We have a problem with rabbit mq. It works fine most of the time, but at random moments, our rabbitmq clients can no longer retrieve messages or post messages on the queues. However, the port 5671 or 5672 is still open and the rabbitmq service is still running. Also, if rabbitmq management is enabled, we cannot access the web page despite port 15672 being open. At these moments, restarting the rabbitmq service fix everything.
2018-01-23 19:42:37.501 [error] <0.176.0> gen_server <0.176.0> terminated with reason: heartbeat_timeout
I ran rabbitmqctl.bat status and rabbitmqctl environment as suggested while reproducing, here is the result:
C:\Program Files (x86)\RabbitMQ Server\rabbitmq_server-3.6.8\sbin>rabbitmqctl.bat status
Status of node rabbit@GDENHEZ ...
Error: unable to connect to node rabbit@GDENHEZ: nodedown
DIAGNOSTICS
===========
attempted to contact: [rabbit@GDENHEZ]
rabbit@GDENHEZ:
* connected to epmd (port 4369) on GDENHEZ
* epmd reports node 'rabbit' running on port 25672
* TCP connection succeeded but Erlang distribution failed
* TCP connection to remote host has timed out. Is the Erlang distribution using TLS?
current node details:
- node name: 'rabbitmq-cli-30@GDENHEZ'
- home dir: C:\Users\gdenhez
- cookie hash: Xh6oQS6jc8HA63HKz5r4ZQ==
C:\Program Files (x86)\RabbitMQ Server\rabbitmq_server-3.6.8\sbin>rabbitmqctl environment
Application environment of node rabbit@GDENHEZ ...

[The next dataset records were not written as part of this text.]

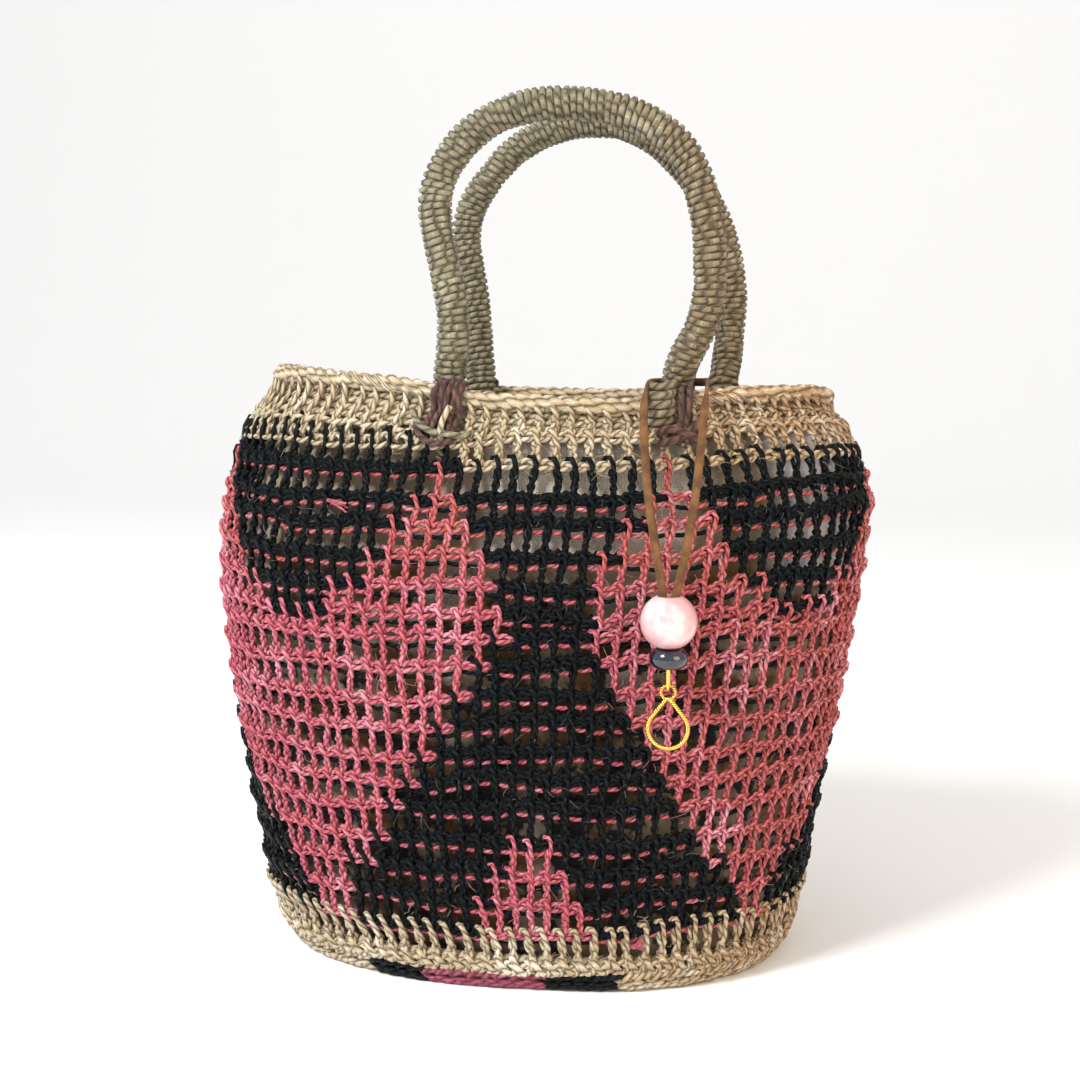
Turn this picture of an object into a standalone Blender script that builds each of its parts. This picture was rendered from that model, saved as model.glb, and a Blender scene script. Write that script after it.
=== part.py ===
"""Bilum string bag: a small bucket tote crocheted in sisal twine, with bound rope handles and a charm.

The bag stands on its base at z = 0, its front faces -Y, and the origin is at the middle of its foot.
Lengths in the tables are in millimetres, and MM turns them into metres.
"""

import math

import bmesh
import bpy
from mathutils import Vector

MM = 0.001

# The wall: how far each level lies from the middle, and how far the bag leans to its right there
LEVELS = [
    {"z": 0.0, "half_width": 97.0, "half_depth": 67.0, "lean": -1.0},
    {"z": 2.0, "half_width": 100.0, "half_depth": 69.5, "lean": -1.0},
    {"z": 7.0, "half_width": 103.8, "half_depth": 71.5, "lean": -1.2},
    {"z": 20.0, "half_width": 108.5, "half_depth": 74.0, "lean": -1.5},
    {"z": 45.0, "half_width": 112.4, "half_depth": 77.0, "lean": -1.9},
    {"z": 75.0, "half_width": 118.0, "half_depth": 79.0, "lean": -2.3},
    {"z": 105.0, "half_width": 122.9, "half_depth": 80.0, "lean": -1.6},
    {"z": 135.0, "half_width": 127.1, "half_depth": 79.0, "lean": -1.4},
    {"z": 160.0, "half_width": 129.3, "half_depth": 76.5, "lean": 0.3},
    {"z": 180.0, "half_width": 128.5, "half_depth": 72.0, "lean": 3.0},
    {"z": 197.0, "half_width": 123.3, "half_depth": 66.5, "lean": 3.7},
    {"z": 208.0, "half_width": 117.0, "half_depth": 62.5, "lean": 4.0},
    {"z": 216.0, "half_width": 109.8, "half_depth": 60.0, "lean": 4.7},
]
ROUNDNESS = 2.3
RIM_Z = 216.0
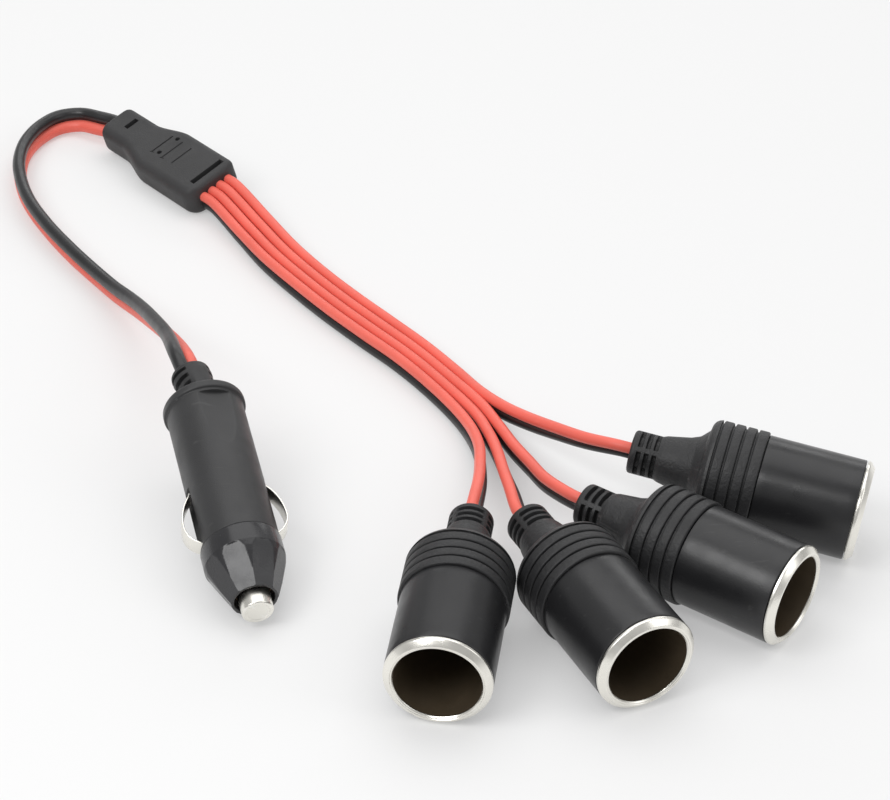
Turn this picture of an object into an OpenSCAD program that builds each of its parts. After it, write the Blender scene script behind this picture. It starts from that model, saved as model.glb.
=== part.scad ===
// Four-way 12 V accessory socket splitter: one fused plug, a Y-shaped junction
// block and four in-line sockets on red and black twin leads, laid out on a table.

/* [Sockets] */
// Radius of the socket bore
bore_r = 10.75; // [10.5:0.05:11.5]
// Outer radius of the barrel cover and the metal rim
barrel_r = 13.3; // [12.5:0.1:15]
// Wall of the metal shell
shell_wall = 0.6; // [0.4:0.1:1]
// Depth from the rim's rear edge to the insulator disc
bore_depth = 35.6; // [30:0.1:45]
// Height of the rolled rim
rim_h = 2.1; // [1:0.1:4]
// Length of the barrel cover in front of the grip
barrel_len = 26.2; // [20:0.1:35]
// Radius of the ribbed grip
grip_r = 14; // [13.5:0.1:16]
// Length of the ribbed grip
grip_len = 14; // [10:0.1:20]
// Spacing of the grip's grooves
groove_pitch = 3.1; // [2:0.1:4]
// Radius of the strain relief's ridged end
relief_r = 5.8; // [5:0.1:7]
// Whole length of the socket behind the rim
socket_len = 60.5; // [50:0.5:70]

/* [Plug] */
// Radius of the plug's handle body
plug_r = 10.3; // [9.5:0.1:10.5]
// Radius of the screw cap's land
cap_r = 10.5; // [10:0.1:10.6]
// Length of the screw cap's taper
cap_taper = 11.7; // [8:0.1:15]
// Radius of the tip contact
tip_r = 4.1; // [4:0.05:5]
// How far the tip contact presses in
tip_travel = 3; // [1:0.5:4]
// Distance from the cap's land to the rear flange
plug_len = 54.1; // [45:0.1:60]
// Radius of the rear flange
flange_r = 11; // [10.5:0.1:12]
// Width of a side contact
side_w = 5; // [4:0.1:6]
// Nose-down tilt of the plug as it lies
plug_tilt = 14; // [0:0.5:20]
// Sideways bend of the strain relief under the pull of the lead
boot_bend = 7; // [0:1:15]

/* [Junction block] */
// Length of the block
block_l = 52; // [45:0.5:60]
// Width at the four-lead end
block_w = 19.9; // [16:0.1:22]
// Width at the single-lead end
block_n = 13.4; // [10:0.1:15]
// Height of the block
block_h = 10.5; // [9:0.1:13]
// Rounding of the block's top and end edges
block_e = 2; // [1:0.1:3]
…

Error: unable to connect to node rabbit@GDENHEZ: nodedown
DIAGNOSTICS
===========
attempted to contact: [rabbit@GDENHEZ]
rabbit@GDENHEZ:
* connected to epmd (port 4369) on GDENHEZ
* epmd reports node 'rabbit' running on port 25672
* TCP connection succeeded but Erlang distribution failed
* TCP connection to remote host has timed out. Is the Erlang distribution using TLS?
current node details:
- node name: 'rabbitmq-cli-22@GDENHEZ'
- home dir: C:\Users\gdenhez
- cookie hash: Xh6oQS6jc8HA63HKz5r4ZQ==
Looking at this forum, I found out that someone solved the issue by upgrading the OTP version used by rabbit to 19.3. I tried this, it does feel the issue occurs less often but it is still occurring. Also, it seem to occur only on certain machines.
Do you have any other ideas of what can be causing the issue?
Thanks a lot!
N.B. The version of rabbit we use is 3.6.9